The only real potential plot point granted in any significant capacity is the Raalgon spy Harumi, who gradually warms to Tylor. The plotting is so clumsy that, apropos of nothing, Haruka thinks to herself “I am an android, and can not understand their human feelings.” This is a big moment of what? because until this time Harumi had only been established as a Raalgon. It wasn’t even geared as a revelation, but rather simply tossed in as part of an internal monologue. Such club-footed plotting is really a huge black cloud over this series.

Part of the alleged “lore” of criticism is to analyse something by how well it exemplifies the genre it represents. Now, The Irresponsible Captain Tylor is a terrible space opera – with what amounts to two battles and incredibly befuddling politics. It doesn’t even have the saving grace of being a subversive example of space opera. No, it’s just a rather pointless example of whatever the heck it’s supposed to be.
Quite simply, the war sucks. Azalyn quickly falls in love with Tylor, whom she infuriatingly refers to as “Paco-Paco”. So, while it’s clear why the UPSF is fighting a war, there’s no real motives behind the Raalgon short of the fact that their prime minister is a bastard.
War anime should include at least some sort of comment on militarism, and there’s a little of that here – presented in a way that you might expect to be interesting. Mifune and Fuji are the two characters representing the UPSF, and Mifune is seen everywhere with a katana. He always tries to use it against Tylor or anyone who crosses him. This is good. This should have been explored more! Yet these two characters are just angry ciphers. Their opposite number has no real reason for any of his actions other than, as Terry Pratchett might well say, the fact that he has “Grand Vizier” stamped all over him.

More’s the pity, because the characters of this series are quite a likeable bunch. Tylor, despite the huge irritation factor, is actually quite likeable. With a touch more competence, he would be excellent. Thing is, Tylor has no clue about what’s going on: at one point he is actually heard to remark “What’s an asteroid?”. The obtuseness of this character is quite frequently enough to make a perfectly sensible person bang their head against a wall. In the 23rd episode, Tylor displays a lot of guts; the 26th episode is, on the whole, a near masterstroke. Yet these two episodes which show all of the characters acting their best do not make up for the pointlessness of the other 24.

Not surprisingly, First Officer Yamamoto is disheartened by the captain who was promoted ahead of him; the totally excellent Sho Hayami plays against type as an insecure, out of control man who never seems to win. When Yamamoto sees the true genius of Tylor at work, some quite funny stuff is invoked. However, all too often, Yamamoto is overcome when he realises that Tylor has no idea what he’s doing.

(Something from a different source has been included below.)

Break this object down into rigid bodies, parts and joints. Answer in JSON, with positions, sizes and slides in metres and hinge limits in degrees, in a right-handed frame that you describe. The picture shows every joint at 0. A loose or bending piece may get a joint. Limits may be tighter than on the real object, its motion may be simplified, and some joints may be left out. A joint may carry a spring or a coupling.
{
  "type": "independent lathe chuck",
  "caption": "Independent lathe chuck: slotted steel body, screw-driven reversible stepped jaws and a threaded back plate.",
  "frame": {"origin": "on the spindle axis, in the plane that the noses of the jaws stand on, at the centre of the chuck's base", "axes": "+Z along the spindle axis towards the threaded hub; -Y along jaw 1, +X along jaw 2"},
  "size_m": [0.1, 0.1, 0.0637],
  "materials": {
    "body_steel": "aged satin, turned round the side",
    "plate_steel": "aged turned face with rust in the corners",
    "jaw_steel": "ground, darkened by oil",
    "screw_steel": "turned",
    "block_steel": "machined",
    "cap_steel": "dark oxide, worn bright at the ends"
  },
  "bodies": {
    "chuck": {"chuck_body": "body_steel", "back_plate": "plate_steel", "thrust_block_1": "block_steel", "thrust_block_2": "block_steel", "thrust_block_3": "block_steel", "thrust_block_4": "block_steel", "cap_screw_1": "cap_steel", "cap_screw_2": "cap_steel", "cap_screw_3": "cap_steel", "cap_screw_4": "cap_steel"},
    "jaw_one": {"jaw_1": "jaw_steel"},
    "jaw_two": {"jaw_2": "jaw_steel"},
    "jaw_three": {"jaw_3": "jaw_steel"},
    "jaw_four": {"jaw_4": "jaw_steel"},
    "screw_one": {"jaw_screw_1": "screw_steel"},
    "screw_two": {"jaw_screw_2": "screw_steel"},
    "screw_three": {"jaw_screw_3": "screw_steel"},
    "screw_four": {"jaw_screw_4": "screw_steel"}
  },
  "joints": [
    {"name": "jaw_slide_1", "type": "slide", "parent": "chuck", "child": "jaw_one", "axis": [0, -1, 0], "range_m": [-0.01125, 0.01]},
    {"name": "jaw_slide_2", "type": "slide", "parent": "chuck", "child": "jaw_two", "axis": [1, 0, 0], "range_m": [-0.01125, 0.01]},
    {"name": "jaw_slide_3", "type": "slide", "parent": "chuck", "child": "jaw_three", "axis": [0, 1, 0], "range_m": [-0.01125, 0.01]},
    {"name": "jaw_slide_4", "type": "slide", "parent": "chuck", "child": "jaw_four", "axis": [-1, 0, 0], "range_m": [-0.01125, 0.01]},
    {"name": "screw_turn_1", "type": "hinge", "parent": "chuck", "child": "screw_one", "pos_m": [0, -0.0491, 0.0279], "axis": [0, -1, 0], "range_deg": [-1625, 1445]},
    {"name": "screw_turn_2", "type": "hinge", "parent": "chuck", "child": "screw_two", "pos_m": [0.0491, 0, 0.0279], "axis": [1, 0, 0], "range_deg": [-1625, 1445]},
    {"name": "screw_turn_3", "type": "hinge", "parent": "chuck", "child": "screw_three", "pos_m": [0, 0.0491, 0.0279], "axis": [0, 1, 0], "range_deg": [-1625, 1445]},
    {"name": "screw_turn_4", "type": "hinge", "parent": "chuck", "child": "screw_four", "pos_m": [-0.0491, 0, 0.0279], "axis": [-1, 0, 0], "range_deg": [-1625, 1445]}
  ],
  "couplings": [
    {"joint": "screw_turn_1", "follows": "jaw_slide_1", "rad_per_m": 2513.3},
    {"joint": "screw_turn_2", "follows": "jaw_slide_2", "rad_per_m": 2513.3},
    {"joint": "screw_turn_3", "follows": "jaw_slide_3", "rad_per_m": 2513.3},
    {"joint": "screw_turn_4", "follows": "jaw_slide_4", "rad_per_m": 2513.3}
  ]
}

His other true highlight is the time when he’s allowed to show no tact (although, given other plot points at the time, it makes no sense that he would be able to say such things).
Lieutenant Yuriko Star is the third main member of the bridge crew. Her reasons for joining the military are actually quite interesting, although the phrase “stuck up” comes to mind far too often. The most disappointing part of the series comes when there is an episode where literally every woman aboard the Soyokaze comes to Tylor’s quarters to confess their love. This was purely tasteless harem work, and not funny in the slightest.

The other important main character is Harumi. If it were not for the whole stupid “I’m an android!” thing just popping up, her development would have sat rather better. All of the support crew on the Soyokaze receive very little to do; the marines are despatched once, and what’s the point of a ship that has only one fighter? It’s expanded later on to three overall, but they don’t do a thing! Not a thing in the course of a whole war!
Of the Raalgon, only Dom and Azalyn get any real screen time; Dom is admirable in his own way, and Azalyn does not understand what’s going on around her. She’s far too impressionable. And if you’re friends with the enemy fleet, why have a war, huh?! Why have a war?! At this point, you really get the impression that The Irresponsible Captain Tylor should really be something else – like the corporate comedy it homages.

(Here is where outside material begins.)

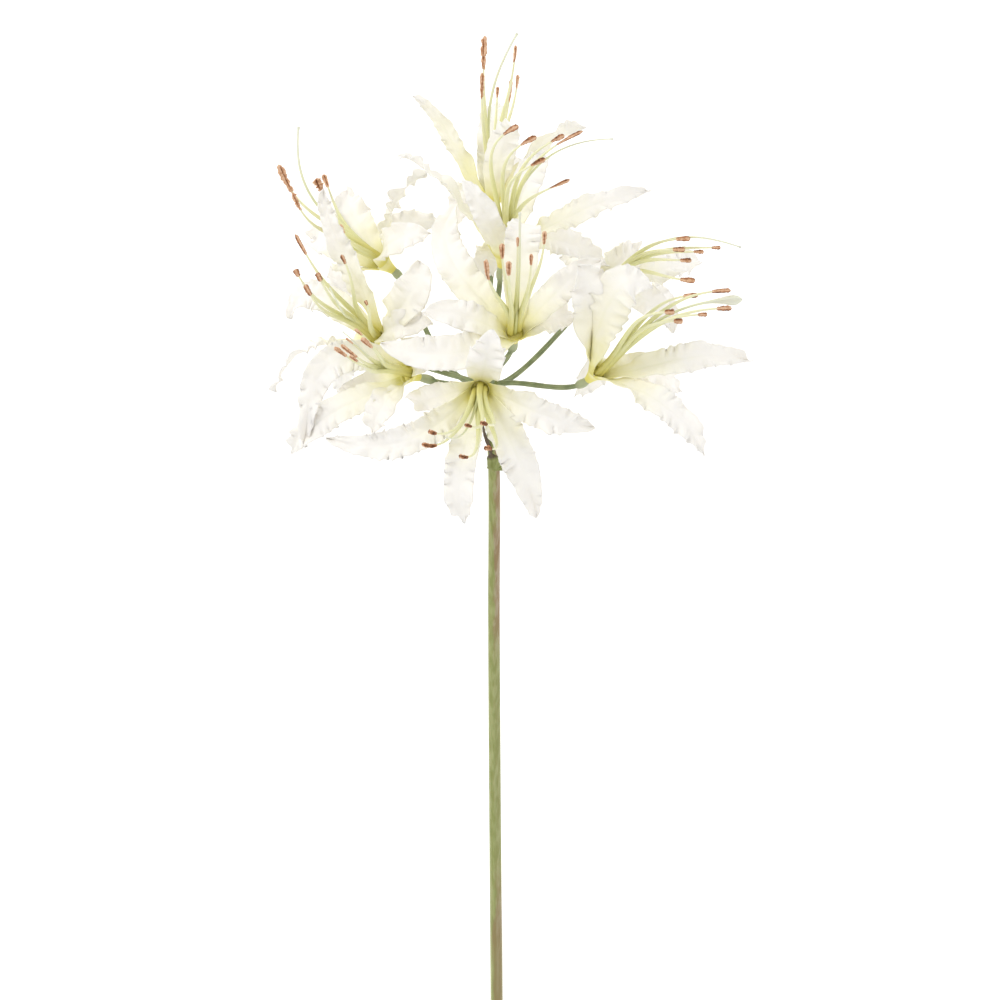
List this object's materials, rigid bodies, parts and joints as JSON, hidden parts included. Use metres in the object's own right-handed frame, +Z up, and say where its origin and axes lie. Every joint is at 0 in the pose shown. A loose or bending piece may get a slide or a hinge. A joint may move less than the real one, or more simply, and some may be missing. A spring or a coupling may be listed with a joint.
{
  "type": "nerine stem",
  "caption": "Cut nerine lying on its side: a leafless green stem that parts into slim stalks, each with a white wavy-petalled flower and long arching stamens.",
  "frame": {"origin": "middle of the bounding box's footprint, on the surface the flower lies on", "axes": "+Y along the stem towards the flowers, +Z up from the surface, +X to the right seen from above"},
  "size_m": [0.2144, 0.4994, 0.1534],
  "materials": {
    "stem": "smooth olive-green plant stem with a brown-pink flush along one side",
    "stalk": "matt grey-green flower stalk",
    "petal": "matt white petal, yellow-green towards the throat",
    "stamen": "pale yellow-green threads with rust-brown anthers"
  },
  "bodies": {
    "root": {"stem": "stem", "stalk_frontLow": "stalk", "petals_frontLow": "petal", "stamens_frontLow": "stamen", "stalk_frontHigh": "stalk", "petals_frontHigh": "petal", "stamens_frontHigh": "stamen", "stalk_topBack": "stalk", "petals_topBack": "petal", "stamens_topBack": "stamen", "stalk_topFront": "stalk", "petals_topFront": "petal", "stamens_topFront": "stamen", "stalk_rightBack": "stalk", "petals_rightBack": "petal", "stamens_rightBack": "stamen", "stalk_rightFront": "stalk", "petals_rightFront": "petal", "stamens_rightFront": "stamen", "stalk_leftBack": "stalk", "petals_leftBack": "petal", "stamens_leftBack": "stamen", "stalk_leftMiddle": "stalk", "petals_leftMiddle": "petal", "stamens_leftMiddle": "stamen", "stalk_leftFront": "stalk", "petals_leftFront": "petal", "stamens_leftFront": "stamen"}
  },
  "joints": []
}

Production wise, The Irresponsible Captain Tylor was really ahead of the game for 1993. The character designs are generally high on the polish, although sometimes Yuriko looks a bit like a bird. Azalyn succumbs to the traditional headdress to suggest her alien nature, and for whatever reason the rest of the Raalgon don vaguely middle-Eastern garb. The animation would be impressive if it were that there was anything impressive to animate. As it is, it simply looks nice without much meaning. You would expect that a series beginning with fan service enticing people to join the army would be more enjoyable, but alas! The initial Macross feel is explained by the fact that this is a Big West and Tatsunoko production, but that mood fades very quickly.
The OP and ED are by Sasaki Mari. They’re very nice songs that set a nicer tone for the series than what it it ended up with, even though for whatever bizarre reason Sasaki is actually digitised into the OP animation singing along. The body of the series’ music is by Kawai Kenji, though you could hardly tell it. There’s some good stuff here, particularly Yamamoto’s theme, but it’s largely unmemorable and not some of Kawai’s better work.

The Irresponsible Captain Tylor isn’t terrible anime, it just seems largely irrelevant. It does not work as either an episodic or serial program. It is inoffensive to watch but, dependent on your train of thought, it does not really stand up to criticism. There’s enough here that would charm the heck out of many a viewer, but this was definitely not my style. My problem is largely that The Irresponsible Captain Tylor is not near that which it could have been – it simply does not add up.